Some experts spoke to Daily Trust on how to harness and manage the incidence of flood that is ravaging the country.
A professor of Science and Environmental
Education, University of Abuja, Prof Bassey Ubom, said, “There is no
way we can harness or manage flood because man has been wicked to the
environment; man has deliberately injured the environment and the
environment will reply.”
He said it had been proven beyond
reasonable doubt that in the next 10 to 15 years all seashores, in
Lagos, Calabar and Port Harcourt would be flooded.
Prof Ubom explained that the most
industrialised nations are the cause of the chlorofluorocarbon which
depletes the ozone layer.
He said if they deplete the Antarctica,
where virtually everywhere is frozen, the ice would melt because of
ultraviolet rays coming directly into the atmosphere and the water there
would flow into the oceans and tributaries resulting into flood.
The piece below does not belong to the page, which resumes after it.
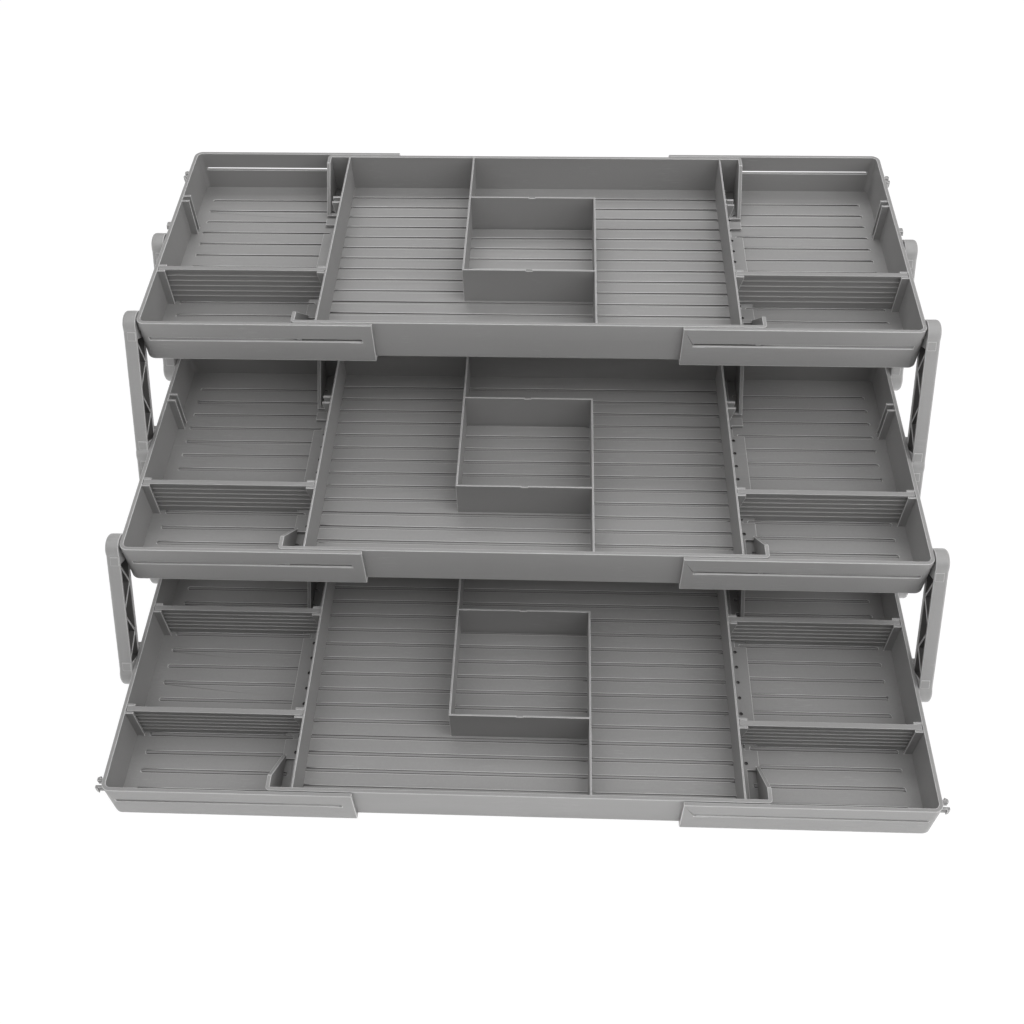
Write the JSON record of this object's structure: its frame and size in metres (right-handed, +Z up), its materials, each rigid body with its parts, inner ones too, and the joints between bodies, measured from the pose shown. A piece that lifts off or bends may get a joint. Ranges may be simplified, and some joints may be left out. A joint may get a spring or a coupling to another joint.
{
  "type": "expandable tiered storage organizer",
  "caption": "Grey plastic organizer of stacked trays that fold out like a stair on side arms, with side wings that slide out and lift-out dividers.",
  "frame": {"origin": "middle of the footprint, under the middle tray's centre, at the height the bottom tray stands on", "axes": "+X to the organizer's right, +Y from the low bottom tray back to the high top tray, +Z up"},
  "size_m": [0.6218, 0.5272, 0.2133],
  "materials": {
    "tray_plastic": "fine moulded grain, mid grey",
    "arm_plastic": "fine moulded grain, mid grey",
    "divider_plastic": "satin moulded, mid grey"
  },
  "bodies": {
    "bottom_centre_tray": {"bottom_centre_tray": "tray_plastic"},
    "left_bottom_wing": {"left_bottom_wing": "tray_plastic"},
    "right_bottom_wing": {"right_bottom_wing": "tray_plastic"},
    "middle_centre_tray": {"middle_centre_tray": "tray_plastic"},
    "left_middle_wing": {"left_middle_wing": "tray_plastic"},
    "right_middle_wing": {"right_middle_wing": "tray_plastic"},
    "top_centre_tray": {"top_centre_tray": "tray_plastic"},
    "left_top_wing": {"left_top_wing": "tray_plastic"},
    "right_top_wing": {"right_top_wing": "tray_plastic"},
    "left_long_arm": {"left_long_arm": "arm_plastic"},
    "left_lower_short_arm": {"left_lower_short_arm": "arm_plastic"},
    "left_upper_short_arm": {"left_upper_short_arm": "arm_plastic"},
    "right_long_arm": {"right_long_arm": "arm_plastic"},
    "right_lower_short_arm": {"right_lower_short_arm": "arm_plastic"},
    "right_upper_short_arm": {"right_upper_short_arm": "arm_plastic"},
    "left_bottom_front_divider": {"left_bottom_front_divider": "divider_plastic"},
    "left_middle_front_divider": {"left_middle_front_divider": "divider_plastic"},
    "left_top_front_divider": {"left_top_front_divider": "divider_plastic"},
    "left_bottom_rear_divider": {"left_bottom_rear_divider": "divider_plastic"},
    "right_bottom_front_divider": {"right_bottom_front_divider": "divider_plastic"},
    "right_middle_front_divider": {"right_middle_front_divider": "divider_plastic"},
    "right_top_front_divider": {"right_top_front_divider": "divider_plastic"},
    "right_bottom_rear_divider": {"right_bottom_rear_divider": "divider_plastic"}
  },
  "joints": [
    {"name": "left_bottom_wing_slide", "type": "slide", "parent": "bottom_centre_tray", "child": "left_bottom_wing", "axis": [-1, 0, 0], "range_m": [0, 0.045]},
    {"name": "right_bottom_wing_slide", "type": "slide", "parent": "bottom_centre_tray", "child": "right_bottom_wing", "axis": [1, 0, 0], "range_m": [0, 0.045]},
    {"name": "stack_fold", "type": "hinge", "parent": "left_bottom_wing", "child": "left_long_arm", "pos_m": [0, -0.06262, 0.028], "axis": [-1, 0, 0], "range_deg": [-100.66, 0]},
    {"name": "left_lower_short_arm_fold", "type": "hinge", "parent": "left_bottom_wing", "child": "left_lower_short_arm", "pos_m": [0, -0.15862, 0.028], "axis": [-1, 0, 0], "range_deg": [-100.66, 0]},
    {"name": "middle_tray_level", "type": "hinge", "parent": "left_long_arm", "child": "left_middle_wing", "pos_m": [0, -0.008, 0.1154], "axis": [-1, 0, 0], "range_deg": [0, 100.66]},
    {"name": "top_tray_level", "type": "hinge", "parent": "left_long_arm", "child": "left_top_wing", "pos_m": [0, 0.04662, 0.20281], "axis": [-1, 0, 0], "range_deg": [0, 100.66]},
    {"name": "left_middle_wing_slide", "type": "slide", "parent": "left_middle_wing", "child": "middle_centre_tray", "axis": [1, 0, 0], "range_m": [0, 0.045]},
    {"name": "right_middle_wing_slide", "type": "slide", "parent": "middle_centre_tray", "child": "right_middle_wing", "axis": [1, 0, 0], "range_m": [0, 0.045]},
    {"name": "left_top_wing_slide", "type": "slide", "parent": "left_top_wing", "child": "top_centre_tray", "axis": [1, 0, 0], "range_m": [0, 0.045]},
    {"name": "right_top_wing_slide", "type": "slide", "parent": "top_centre_tray", "child": "right_top_wing", "axis": [1, 0, 0], "range_m": [0, 0.045]},
    {"name": "left_upper_short_arm_fold", "type": "hinge", "parent": "left_middle_wing", "child": "left_upper_short_arm", "pos_m": [0, 0.088, 0.1154], "axis": [-1, 0, 0], "range_deg": [-100.66, 0]},
    {"name": "right_long_arm_fold", "type": "hinge", "parent": "right_bottom_wing", "child": "right_long_arm", "pos_m": [0, -0.06262, 0.028], "axis": [-1, 0, 0], "range_deg": [-100.66, 0]},
    {"name": "right_lower_short_arm_fold", "type": "hinge", "parent": "right_bottom_wing", "child": "right_lower_short_arm", "pos_m": [0, -0.15862, 0.028], "axis": [-1, 0, 0], "range_deg": [-100.66, 0]},
    {"name": "right_upper_short_arm_fold", "type": "hinge", "parent": "right_middle_wing", "child": "right_upper_short_arm", "pos_m": [0, 0.088, 0.1154], "axis": [-1, 0, 0], "range_deg": [-100.66, 0]},
    {"name": "left_bottom_front_divider_lift", "type": "slide", "parent": "left_bottom_wing", "child": "left_bottom_front_divider", "axis": [0, 0, 1], "range_m": [0, 0.036]},
    {"name": "left_middle_front_divider_lift", "type": "slide", "parent": "left_middle_wing", "child": "left_middle_front_divider", "axis": [0, 0, 1], "range_m": [0, 0.036]},
    {"name": "left_top_front_divider_lift", "type": "slide", "parent": "left_top_wing", "child": "left_top_front_divider", "axis": [0, 0, 1], "range_m": [0, 0.036]},
    {"name": "left_bottom_rear_divider_lift", "type": "slide", "parent": "left_bottom_wing", "child": "left_bottom_rear_divider", "axis": [0, 0, 1], "range_m": [0, 0.036]},
    {"name": "right_bottom_front_divider_lift", "type": "slide", "parent": "right_bottom_wing", "child": "right_bottom_front_divider", "axis": [0, 0, 1], "range_m": [0, 0.036]},
    {"name": "right_middle_front_divider_lift", "type": "slide", "parent": "right_middle_wing", "child": "right_middle_front_divider", "axis": [0, 0, 1], "range_m": [0, 0.036]},
    {"name": "right_top_front_divider_lift", "type": "slide", "parent": "right_top_wing", "child": "right_top_front_divider", "axis": [0, 0, 1], "range_m": [0, 0.036]},
    {"name": "right_bottom_rear_divider_lift", "type": "slide", "parent": "right_bottom_wing", "child": "right_bottom_rear_divider", "axis": [0, 0, 1], "range_m": [0, 0.036]}
  ],
  "couplings": [
    {"joint": "left_lower_short_arm_fold", "follows": "stack_fold", "ratio": 1},
    {"joint": "middle_tray_level", "follows": "stack_fold", "ratio": -1},
    {"joint": "top_tray_level", "follows": "stack_fold", "ratio": -1},
    {"joint": "left_upper_short_arm_fold", "follows": "stack_fold", "ratio": 1},
    {"joint": "right_long_arm_fold", "follows": "stack_fold", "ratio": 1},
    {"joint": "right_lower_short_arm_fold", "follows": "stack_fold", "ratio": 1},
    {"joint": "right_upper_short_arm_fold", "follows": "stack_fold", "ratio": 1},
    {"joint": "left_middle_wing_slide", "follows": "left_bottom_wing_slide", "ratio": 1},
    {"joint": "left_top_wing_slide", "follows": "left_bottom_wing_slide", "ratio": 1},
    {"joint": "right_middle_wing_slide", "follows": "right_bottom_wing_slide", "ratio": 1},
    {"joint": "right_top_wing_slide", "follows": "right_bottom_wing_slide", "ratio": 1}
  ]
}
He flayed the attitude of people in the
disposal of refuse saying, “There is a marathonic refuse disposal and
everybody is involved including the elite; people drop their refuse into
the gutters and if you block the areas that water is supposed to pass,
flood occurs.”
According to him, environmentalism has made the world to be a global village.
“If you pour refuse into a gutter in
Sokoto, it can go to Akwa Ibom or Cross River State and block another
gutter and flood will occur and houses will collapse,” he said.
The don, berated government for not
taking the necessary actions, saying, “The flood that occurred in Kogi a
long time ago, government has done nothing about it; nobody cares about
anything; we are not proactive.”
He therefore restated the need to
introduce environmental education in all levels of education - from
nursery to tertiary - so that people would appreciate the environment.
He noted that if the government was
proactive, it could start now to revamp all the channels that water was
supposed to pass through and open all the waterways as that would help
address the flood menace.
The National President of Environmental
Management Association of Nigeria (EMAN), Emmanuel Ating, an architect,
who said people misrepresented the cause of flood.
He said, “Flooding has to do with
weather condition; when rain falls the areas are flooded because of lack
of planning and poor activities in developmental control and people
building on drainages, and without open spaces.”
He recalled the recent flood in Lagos,
saying, “They went and reclaimed the beach and erected very tall
buildings, which in turn is adding very big pressure to the soil. And
the settlement is without proper drainage design for the water to empty
into the river as is done in developed countries.”
Ating explained that the melting of the
ice at the poles was contributing to the rise in sea level, though it
was not so significant as to cause flood.
“Naturally when it rains, with the
melting of the ice, the volume of the water will increase and it will
contribute to coastal erosion, and when there is constant flow because
of the low nature of the sea level it is only natural that there will be
flood turbulence,” he added.
With this knowledge, it therefore meant
that when any project that could be affected was planned it was supposed
to make provision for proper drainage and channelisation system. This
is because the authorities already know that something like that would
happen, he maintained.
“Flooding is a known thing so let them
plan cities following proper development control and do proper drainages
and use proper channelisation process,” he stressed.
He said the Federal Government was aware
that there would be flooding because it had been forecast. Therefore it
was not an emergency, but the government did nothing in terms of
clearing the drainages, building new ones and doing proper
channelisation.
Ating advised government to remove
buildings on drainages and waterways by being firm, without compromise,
adding that “It is a known problem and not one over which Nigeria should
be thinking ‘what should be done now’.”
While noting that waste management was
equally critical in addressing the issue of flood, he said government
should strengthen the town planners to do their work, with every state
developing its town planning laws and implementing them effectively with
every programme being guided by Environmental Impact Assessment and
Environmental Management Plan.
The Minister of Water Resources,
Suleiman Adamu, , during the 2017 annual flood outlook by NIHSA in
Abuja, had said they might not be in a position to suddenly arrest the
consequences but that it was for them to manage the extreme events in
such a manner that their deleterious effects were mitigated and became
less devastating.
He said, “It is the primary focus of my
ministry to be pivotal in the improvement of the lives of Nigerians,
through the availability of water that is wholesome, adequate and timely
through the management of the country’s water resources in a
sustainable manner as well as ensuring a healthy ecosystem.”
He added that the flow of water must be
controlled to make it less destructive, adding that the Federal
Government had over the years taken steps to control river flows within
the country through construction of dams, reservoirs, artificial lakes
amongst others but that more needed to be done.